Monthly Archives:

Protest przeciwko fałszerstwom wyborczym 22.11.2014

W dniu 22.11.2013 członkowie pomorskiego Niklota wzięli wraz z kilkuset innymi uczestnikami udział w proteście przeciwko nieudolności PKW ale też niewątpliwym machlojkom do których doszło w trakcie liczenia głosów. Zgromadzenie odbyło się pod Urzędem Wojewódzkim w Gdańsku. Protest odbył się bez żadnych incydentów i zgromadził bardzo różne środowiska patriotyczne, chociaż frekwencja mogła by być jak zawsze większa.

20141122_120318

11 Listopada 2014

W dniu odzyskania niepodległości przez Polskę pomorski oddział Niklota udał się na pierwszy Grudziądzki Marsz Niepodległości, gdzie został zaproszony przez tamtejsze środowiska narodowe. Ktoś może się zapytać: Czemu w tym roku tak jak zawsze nie został obrany kierunek Warszawa? Otóż postanowiliśmy wesprzeć na starcie tą nową inicjatywę i pokazać iż polscy patrioci maszerują wszędzie, nie tylko w stolicy ale również w innych często mocno dotkniętych przez tzw. ,,transformację” miejscach. Miejscach czasem szczególnie związanych z tradycjami Wojska Polskiego. Takim miejscem jest Grudziądz, przedwojenny ośrodek szkolenia kawalerii z którego wyszło wielu późniejszych bohaterów np. major Zygmunt Szendzielasz ps. ,,Łupaszka”, który w Grudziądzu odbywał naukę w  Szkole Podchorążych skąd którą ukończył w stopniu podporucznika. Trasa przemarszu wiodła spod Galerii Grudziądzkiej do samego centrum miasta pod Pomnik Żołnierza Polskiego w Grudziądzu, zwany również Pomnikiem Niepodległości. Chociaż marsz zgromadził tylko kilkadziesiąt osób, to wzbudził jednak pewne zainteresowanie przechodniów co miejmy nadzieję zaowocuje większą frekwencją w latach następnych oraz dalszym rozwojem środowisk patriotycznych w tym mieście.

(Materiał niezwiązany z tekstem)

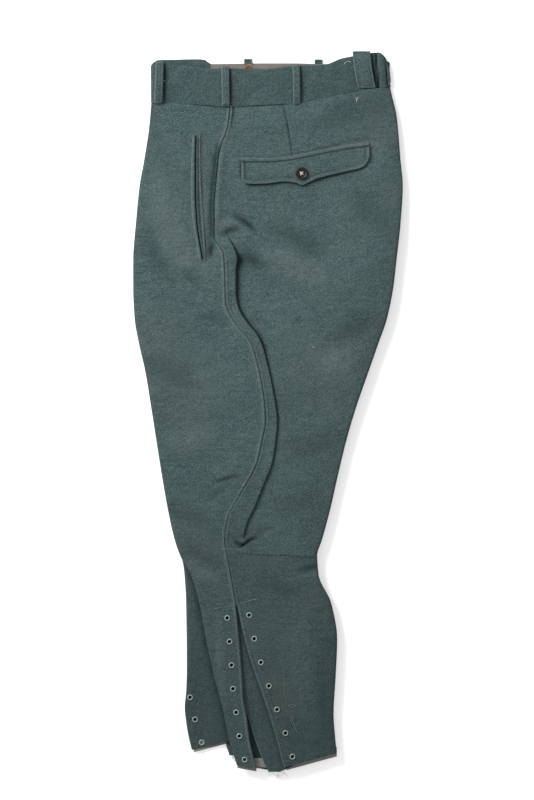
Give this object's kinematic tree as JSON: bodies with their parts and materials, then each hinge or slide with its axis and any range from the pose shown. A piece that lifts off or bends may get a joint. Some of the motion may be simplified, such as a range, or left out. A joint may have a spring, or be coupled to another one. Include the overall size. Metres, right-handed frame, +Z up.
{
  "type": "laced riding breeches",
  "caption": "Riding breeches of heavy felted wool with laced calves, buttoned hip pocket and belt loops, laid flat on their side.",
  "frame": {"origin": "centre of the footprint, on the surface that the garment lies on", "axes": "+Y towards the waist, along the garment's length; +X towards the seat; +Z up, through its layers"},
  "size_m": [0.3778, 1.011, 0.0188],
  "materials": {
    "wool": "heavy felted wool, grey-green, brushed nap",
    "lining": "plain cotton lining, grey-brown",
    "tape": "twilled hem tape, grey-brown",
    "horn": "dark brown button with a raised rim",
    "amber_button": "orange-brown button",
    "eyelet": "dull painted metal"
  },
  "bodies": {
    "root": {"left_front": "wool", "left_back": "wool", "left_calf": "wool", "left_tongue": "wool", "right_front": "wool", "right_back": "wool", "right_calf": "wool", "right_tongue": "wool", "waistband_left": "wool", "waistband_right": "wool", "waistband_lining": "lining", "belt_loop_front": "wool", "belt_loop_side": "wool", "belt_loop_hip": "wool", "belt_loop_back_wide": "wool", "belt_loop_far_side": "wool", "belt_loop_far_hip": "wool", "pocket_lip_front": "wool", "pocket_lip_back": "wool", "hip_welt": "wool", "hip_flap": "wool", "hip_button": "horn", "inner_button": "amber_button", "hem_tape_left_front": "tape", "hem_tape_left_calf": "tape", "hem_tape_left_inside": "tape", "hem_tape_right_front": "tape", "eyelet_left_front_1": "eyelet", "eyelet_left_front_2": "eyelet", "eyelet_left_front_3": "eyelet", "eyelet_left_front_4": "eyelet", "eyelet_left_front_5": "eyelet", "eyelet_left_front_6": "eyelet", "eyelet_left_front_7": "eyelet", "eyelet_left_rear_1": "eyelet", "eyelet_left_rear_2": "eyelet", "eyelet_left_rear_3": "eyelet", "eyelet_left_rear_4": "eyelet", "eyelet_left_rear_5": "eyelet", "eyelet_left_rear_6": "eyelet", "eyelet_left_rear_7": "eyelet", "eyelet_right_front_1": "eyelet", "eyelet_right_front_2": "eyelet", "eyelet_right_front_3": "eyelet"}
  },
  "joints": []
}
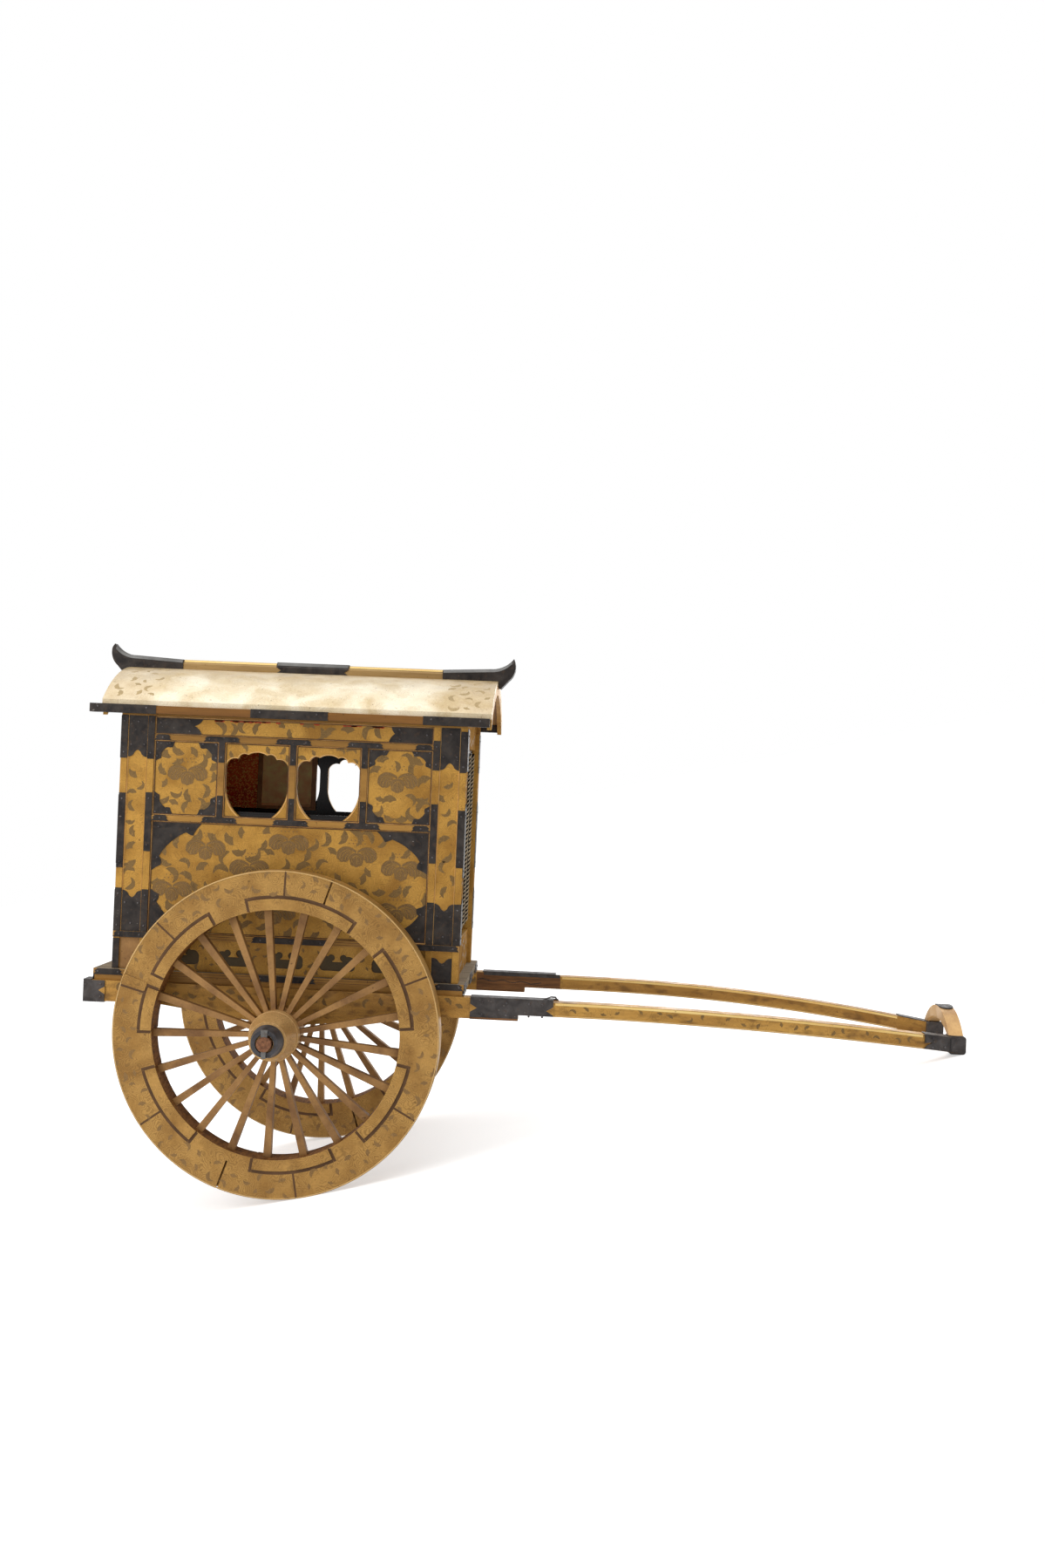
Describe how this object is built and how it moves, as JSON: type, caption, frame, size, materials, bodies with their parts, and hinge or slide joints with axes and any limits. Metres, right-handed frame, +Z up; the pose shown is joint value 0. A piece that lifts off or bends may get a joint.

Rocznica śmierci pułkownika Stanisława Dąbka 19.09.2014

W dniu 19 września członkowie pomorskiego oddziału Niklota odwiedzili grób bohatera września 1939 roku, pułkownika Stanisława Dąbka. Pułkownik Stanisław Dąbek, dowódca Lądowej Obrony Wybrzeża w 1939 roku wykazał wyjątkowe umiejętności dowódcze co wraz z jego niezwykłym uporem i poświęceniem podległych mu żolnierzy pozwoliło prowadzić obronę przed nacierającym Niemcami aż przez 19 dni. Bój skończył jak szeregowy żołnierz; z karabinem w ręku. By nie dostać się do niewoli, walkę zakończył śmiercią samobójczą, wcześniej wypowiedziawszy słynne słowa: ,,Pokażę wam jak Polak walczy i umiera”. Śmiało można o nim powiedzieć, że był pomorskim odpowiednikiem słynnego kapitana Raginisa spod Wizny. Paląc mu pamiątkowy znicz już długo po oficjalnych uroczystościach z zadowoleniem mogliśmy stwierdzić iż pamięć o tym bohaterskim człowieku jest dobrze zakorzeniona w społeczeństwie Gdyni o czym świadczą załączone zdjęcia.